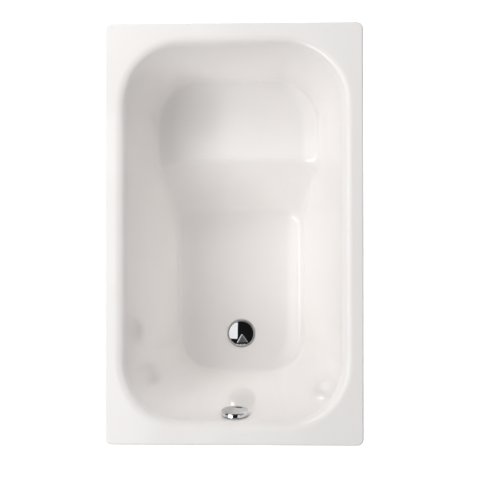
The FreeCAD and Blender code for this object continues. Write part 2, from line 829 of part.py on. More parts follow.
def down_the_wall(radius, x, inset, start, end_y, level, bend):
    """Solid rod along a line down the foot wall, one tangent bend, and a level run to end_y."""
    lean = math.radians(foot_draft)
    begin = wall_point(x, start, -inset)
    fall = vec(0, math.sin(lean), -math.cos(lean))
    corner = begin + fall * ((begin.z - level) / math.cos(lean))
    tangent = bend * math.tan((math.pi / 2 - lean) / 2)
    bend_start = corner - fall * tangent
    bend_end = corner + vec(0, tangent, 0)
    centre = bend_end + vec(0, 0, bend)
    middle = centre + (corner - centre) * (bend / (corner - centre).Length)
    finish = vec(x, end_y, level)
    path = Part.Wire([
        Part.LineSegment(begin, bend_start).toShape(),
        Part.Arc(bend_start, middle, bend_end).toShape(),
        Part.LineSegment(bend_end, finish).toShape(),
    ])
    section = Part.Wire([Part.Circle(begin, fall, radius).toShape()])
    return path.makePipeShell([section], True, False)


pipe_start = spigot_reach + near_gap
pipe_end_y = waste_place - pot_radius - union_thread_length + pot_wall - near_gap


def overflow_pipe():
    route = (0, union_inset, pipe_start, pipe_end_y, port_level, pipe_bend_radius)
    return down_the_wall(pipe_radius, *route).cut(down_the_wall(pipe_radius - pipe_wall, *route))


def pipe_nut_top():
    base = (0, spigot_reach + cone_seal_thickness + nut_shoulder - nut_length, -union_inset)
    return on_foot_wall(union_nut(union_thread_radius, pipe_radius + running_gap, base, (0, 1, 0)))


def pipe_nut_bottom():
    base = (0, pipe_end_y + near_gap - cone_seal_thickness - nut_shoulder + nut_length, port_level)
    return union_nut(union_thread_radius, pipe_radius + running_gap, base, (0, -1, 0))


def pipe_seals():
    sizes = (union_thread_radius, pipe_radius, cone_seal_thickness)
    top = ring(*sizes, (0, spigot_reach, -union_inset), (0, 1, 0))
    bottom = ring(*sizes, (0, pipe_end_y + near_gap, port_level), (0, -1, 0))
    return Part.makeCompound([on_foot_wall(top), bottom])


gland_end = gland_radius + gland_length
cable_end_y = waste_place - gland_radius * 2 - pot_gland_length


def control_cable():
    """Sheath of the control cable, from the overflow's gland to the waste pot's gland."""
    route = (cable_side, cable_inset, gland_end, cable_end_y, port_level, cable_bend_radius)
    return down_the_wall(cable_radius, *route)


def cable_clips():
    """Two plastic clips that hold the cable to the overflow pipe."""
    clips = []
    length = (foot_wall_z - port_level) / math.cos(math.radians(foot_draft))
    low = -cable_inset - clip_wall / 2
    for share in clip_place_shares:
        start = length * share
        outside = joined([
            round_bar(pipe_radius + clip_wall, clip_length, (0, start, -union_inset), (0, 1, 0)),
            round_bar(cable_radius + clip_wall, clip_length, (cable_side, start, -cable_inset), (0, 1, 0)),
            block(0, cable_side, start, start + clip_length, low, low + clip_wall),
        ])
        clips.append(on_foot_wall(drilled(outside, [
            round_bar(pipe_radius, clip_length, (0, start, -union_inset), (0, 1, 0)),
            round_bar(cable_radius, clip_length, (cable_side, start, -cable_inset), (0, 1, 0)),
        ])))
    return Part.makeCompound(clips)


# Leg frame


def rail(place, top):
    """Steel tube across the bath, with holes for the studs and the foot spindles."""
    reach = foot_side + rail_end
    y0 = place - rail_width / 2
    y1 = place + rail_width / 2
    low = top - rail_depth
    tube = block(-reach, reach, y0, y1, low, top)
    tube = tube.makeFillet(rail_wall, [edge for edge in tube.Edges if edge.BoundBox.XLength > reach])
    tube = tube.cut(block(-reach, reach, y0 + rail_wall, y1 - rail_wall, low + rail_wall, top - rail_wall))
    for side in (-1, 1):
        tube = tube.cut(round_bar(stud_radius + loose_gap, rail_depth, (side * stud_side, place, low)))
    return tube


def foot_rail():
    tube = rail(foot_rail_place, floor_under)
    for side in (-1, 1):
        tube = tube.cut(round_bar(foot_spindle_radius + loose_gap, rail_depth,
                                  (side * foot_side, foot_rail_place, floor_under - rail_depth)))
    return tube


def seat_rail():
    return rail(seat_rail_place, seat_under)


def leg_post(side):
    """Square steel post under the seat rail, closed below by a plate that the spindle passes."""
    x = side * foot_side
    y = seat_rail_place
    half = post_size / 2
    top = seat_under - rail_depth
    inner = half - rail_wall
    post = block(x - half, x + half, y - half, y + half, post_end_height, top)
    post = post.makeFillet(rail_wall, [edge for edge in post.Edges if edge.BoundBox.ZLength > half])
    post = post.cut(block(x - inner, x + inner, y - inner, y + inner, post_end_height + post_plate, top))
    return post.cut(round_bar(foot_spindle_radius + loose_gap, post_plate, (x, y, post_end_height)))


def leg_brace():
    """Flat bar welded between the two posts."""
    reach = foot_side - post_size / 2
    back = seat_rail_place - brace_thickness / 2
    return block(-reach, reach, back, back + brace_thickness, brace_height, brace_height + brace_depth)


def rail_caps():
    """Plastic end caps of the two rails."""
    caps = []
    half = rail_width / 2
    inner = half - rail_wall
    for place, top in ((foot_rail_place, floor_under), (seat_rail_place, seat_under)):
        low = top - rail_depth
        for side in (-1, 1):
            end = side * (foot_side + rail_end)
            near, far = sorted((end, end + side * cap_thickness))
            cover = block(near, far, place - half, place + half, low, top)
            near, far = sorted((end, end - side * cap_plug))
            plug = block(near, far, place - inner, place + inner, low + rail_wall, top - rail_wall)
            caps.append(joined([cover, plug]))
    return Part.makeCompound(caps)


def stud_places():
    places = []
    for place, under in ((foot_rail_place, floor_under), (seat_rail_place, seat_under)):
        for side in (-1, 1):
            places.append((side * stud_side, place, under))
    return places


def weld_studs():
    length = rail_depth + washer_thickness + stud_reach
    studs = [round_bar(stud_radius, length, (x, y, under - length)) for x, y, under in stud_places()]
    return Part.makeCompound(studs)


def stud_washers():
    drop = rail_depth + washer_thickness
    return Part.makeCompound([
        ring(washer_radius, stud_radius + running_gap, washer_thickness, (x, y, under - drop))
        for x, y, under in stud_places()
    ])


def stud_nuts():
    drop = rail_depth + washer_thickness + stud_nut_height
    return Part.makeCompound([
        hexagon(stud_nut_flats, stud_nut_height, (x, y, under - drop), stud_radius + running_gap)
        for x, y, under in stud_places()
    ])


# Adjustable feet


def foot_places():
    """Place, bearing level and spindle top of each foot."""
    low = (foot_rail_place, floor_under - rail_depth, floor_under + foot_spindle_reach)
    high = (seat_rail_place, post_end_height, post_end_height + post_spindle_reach)
    return {
        "foot_left": (-foot_side, *low),
        "foot_right": (foot_side, *low),
        "seat_left": (-foot_side, *high),
        "seat_right": (foot_side, *high),
    }


def spindle_nuts():
    bore = foot_spindle_radius + running_gap
    return Part.makeCompound([
        hexagon(spindle_nut_flats, spindle_nut_height, (x, y, level - spindle_nut_height), bore)
        for x, y, level, top in foot_places().values()
    ])


def lock_nuts():
    bore = foot_spindle_radius + running_gap
    drop = spindle_nut_height + lock_nut_height
    return Part.makeCompound([
        hexagon(spindle_nut_flats, lock_nut_height, (x, y, level - drop), bore)
        for x, y, level, top in foot_places().values()
    ])


def foot_pad(x, y):
    """Plastic foot pad with a socket for the spindle's end."""
    outline = [
        (0, 0),
        (foot_pad_radius, 0),
        (foot_pad_radius, foot_pad_rim),
        (foot_pad_top_radius, foot_pad_height),
        (0, foot_pad_height),
    ]
    socket = round_bar(foot_spindle_radius + running_gap, foot_pad_height, (x, y, foot_pad_base))
    return turned(outline, (x, y)).cut(socket)


def foot_spindle(x, y, top):
    """Threaded foot spindle with a hexagon for the spanner just above the pad."""
    bottom = foot_pad_base + near_gap
    drive = hexagon(drive_flats, drive_height, (x, y, foot_pad_height + near_gap), 0)
    rod = round_bar(foot_spindle_radius, top - bottom, (x, y, bottom))
    rod = rod.makeChamfer(spindle_chamfer, edges_between(rod, top - running_gap, top + running_gap))
    return joined([rod, drive])


# Sound deadening sheets and bonding lug


def seat_pad():
    start = seat_front + seat_pad_start
    end = seat_rail_place - rail_width / 2 - seat_pad_gap
    half = seat_pad_half_width
    return block(-half, half, start, end, seat_under - pad_thickness, seat_under)


def floor_pad():
    start = foot_rail_place + rail_width / 2 + floor_pad_gap
    end = sweep_place - floor_pad_gap
    half = floor_pad_half_width
    return block(-half, half, start, end, floor_under - pad_thickness, floor_under)


def on_wall(width_half, place, turn, draft):
    """Flat sheet glued to a wall; place is the wall's outer point at the middle of the sheet's upper edge."""
    sheet_block = block(-width_half, width_half, 0, pad_thickness, -wall_pad_height, 0)
    lean = FreeCAD.Rotation(vec(1, 0, 0), -draft)
    about = FreeCAD.Rotation(vec(0, 0, 1), turn)
    moved = FreeCAD.Placement(place, about.multiply(lean))
    return sheet_block.transformed(moved.toMatrix(), True)


def back_pad():
    lean = math.radians(head_draft)
    y = half_length - rim_head - wall_pad_drop * math.tan(lean) + sheet / math.cos(lean)
    return on_wall(back_pad_half_width, vec(0, y, rim_height - wall_pad_drop), 0, head_draft)


def side_pad(side):
    lean = math.radians(side_draft)
    x = half_width - rim_side - wall_pad_drop * math.tan(lean) + sheet / math.cos(lean)
    place = vec(side * x, side_pad_place, rim_height - wall_pad_drop)
    return on_wall(side_pad_half_length, place, -90 * side, side_draft)


def bonding_lug():
    """Steel tab welded inside the skirt at the head end, its hole below the skirt."""
    bottom = rim_height - skirt_height
    low = bottom - lug_drop
    y = half_length - sheet
    left = lug_place - lug_width / 2
    tab = block(left, left + lug_width, y - sheet, y, low, bottom + lug_overlap)
    hole_base = (lug_place, y - sheet, low + lug_hole_from_end)
    return tab.cut(round_bar(lug_hole_radius, sheet, hole_base, (0, 1, 0)))


def build():
    pieces = {
        "bath_shell": bath_shell(),
        "bonding_lug": bonding_lug(),
        "seat_pad": seat_pad(),
        "floor_pad": floor_pad(),
        "back_pad": back_pad(),
        "side_pad_left": side_pad(-1),
        "side_pad_right": side_pad(1),
        "foot_rail": foot_rail(),
        "seat_rail": seat_rail(),
        "post_left": leg_post(-1),
        "post_right": leg_post(1),
        "leg_brace": leg_brace(),
        "rail_caps": rail_caps(),
        "weld_studs": weld_studs(),
        "stud_washers": stud_washers(),
        "stud_nuts": stud_nuts(),
        "spindle_nuts": spindle_nuts(),
        "lock_nuts": lock_nuts(),
        "waste_flange": waste_flange(),
        "waste_seal_upper": waste_seal_upper(),
        "waste_seal_lower": waste_seal_lower(),
        "waste_screws": waste_screws(),
        "waste_pot": waste_pot(),
        "plug_cap": plug_cap(),
        "plug_seal": plug_seal(),
        "plug_stem": plug_stem(),
        "lift_lever": lift_lever(),
        "lever_pin": lever_pin(),
        "overflow_body": overflow_body(),
        "overflow_seal": overflow_seal(),
        "overflow_cover": overflow_cover(),
        "overflow_screws": overflow_screws(),
        "overflow_knob": overflow_knob(),
        "knob_spindle": knob_spindle(),
        "cable_drum": cable_drum(),
        "overflow_pipe": overflow_pipe(),
        "pipe_nut_top": pipe_nut_top(),
        "pipe_nut_bottom": pipe_nut_bottom(),
        "pipe_seals": pipe_seals(),
        "control_cable": control_cable(),
        "cable_clips": cable_clips(),
        "trap_body": trap_body(),
        "trap_nut": trap_nut(),
        "trap_seal": trap_seal(),
        "outlet_nut": outlet_nut(),
        "outlet_seal": outlet_seal(),
        "outlet_pipe": outlet_pipe(),
    }
    for name, (x, y, level, top) in foot_places().items():
        pieces["pad_" + name] = foot_pad(x, y)
        pieces["spindle_" + name] = foot_spindle(x, y, top)
    return pieces


os.makedirs("parts", exist_ok=True)
for node, shape in build().items():
    if not shape.isValid():
        print("not valid:", node)
    shape.exportStep("parts/" + node + ".step")
    box = shape.BoundBox
    print(f"{node}: {len(shape.Solids)} solids, {shape.Volume:.0f} mm3", end=", ")
    print(f"x {box.XMin:.1f} {box.XMax:.1f}, y {box.YMin:.1f} {box.YMax:.1f}", end=", ")
    print(f"z {box.ZMin:.1f} {box.ZMax:.1f}")
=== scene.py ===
"""Looks of a stepped sitz bath: enamelled steel shell, chromed fittings, plastic waste set, steel legs.

Sizes are written in millimetres, and scaled to metres as the meshes are made. Axes are the frame's: X to the
right, Y to the head (seat) end, Z up, origin on the floor under the middle of the rim.
"""
import json
import math

import bmesh
import bpy
import numpy as np
from mathutils import Matrix, Vector


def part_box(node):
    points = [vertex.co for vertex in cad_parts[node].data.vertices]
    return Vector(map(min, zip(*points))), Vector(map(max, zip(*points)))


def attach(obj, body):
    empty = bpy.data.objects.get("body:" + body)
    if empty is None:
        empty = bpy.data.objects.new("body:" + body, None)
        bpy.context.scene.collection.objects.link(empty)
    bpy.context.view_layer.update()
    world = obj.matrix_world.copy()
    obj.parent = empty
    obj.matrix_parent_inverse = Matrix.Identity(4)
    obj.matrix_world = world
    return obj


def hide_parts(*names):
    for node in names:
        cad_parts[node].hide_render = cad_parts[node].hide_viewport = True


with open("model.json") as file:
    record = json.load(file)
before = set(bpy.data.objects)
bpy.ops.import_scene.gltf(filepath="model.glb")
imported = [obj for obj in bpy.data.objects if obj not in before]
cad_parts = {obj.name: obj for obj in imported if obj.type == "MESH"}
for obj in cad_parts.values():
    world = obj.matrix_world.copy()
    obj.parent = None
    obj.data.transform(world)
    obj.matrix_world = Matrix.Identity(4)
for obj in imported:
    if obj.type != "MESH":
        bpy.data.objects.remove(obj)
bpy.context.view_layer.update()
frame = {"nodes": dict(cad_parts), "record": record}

MM = 0.001
X_WAY, Y_WAY, UP = np.eye(3)


def edges_of(name):
    """Lowest and highest corner of a node's box, in millimetres."""
    return [np.array(corner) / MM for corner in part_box(name)]


# Shell: rim, walls, step and floor, in millimetres and degrees
half_width, half_length, rim_level = edges_of("bath_shell")[1]
sheet = 3.0
skirt_height = 32.0
rim_corner = 18.0
rim_edge_radius = 6.0
lip_radius = 30.0
well_depth = 420.0
seat_depth = 250.0
rim_side, rim_foot, rim_head = 49.0, 56.0, 53.0
opening_corner, floor_corner = 150.0, 95.0
side_draft, foot_draft, head_draft = 14.5, 14.0, 16.0
seat_reach = 317.0
nose_radius = 30.0
riser_lean = math.radians(38.0)
sweep_radius = 90.0
dish_radius = 120.0
crease_radius = 22.0
dish_tilt = math.radians(22.0)

# Waste recess and hole, overflow hole
waste_y = np.mean([corner.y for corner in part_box("plug_stem")]) / MM
recess_radius, recess_depth, recess_round = 38.5, 3.0, 1.0
waste_hole_radius = 27.0
overflow_hole_radius = 27.0
overflow_depth = 60.0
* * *
## WHAT TO WORK ON
Using the listing above, state the number of lines that hold "Identity", with no other text.

## TASK RESPONSE
2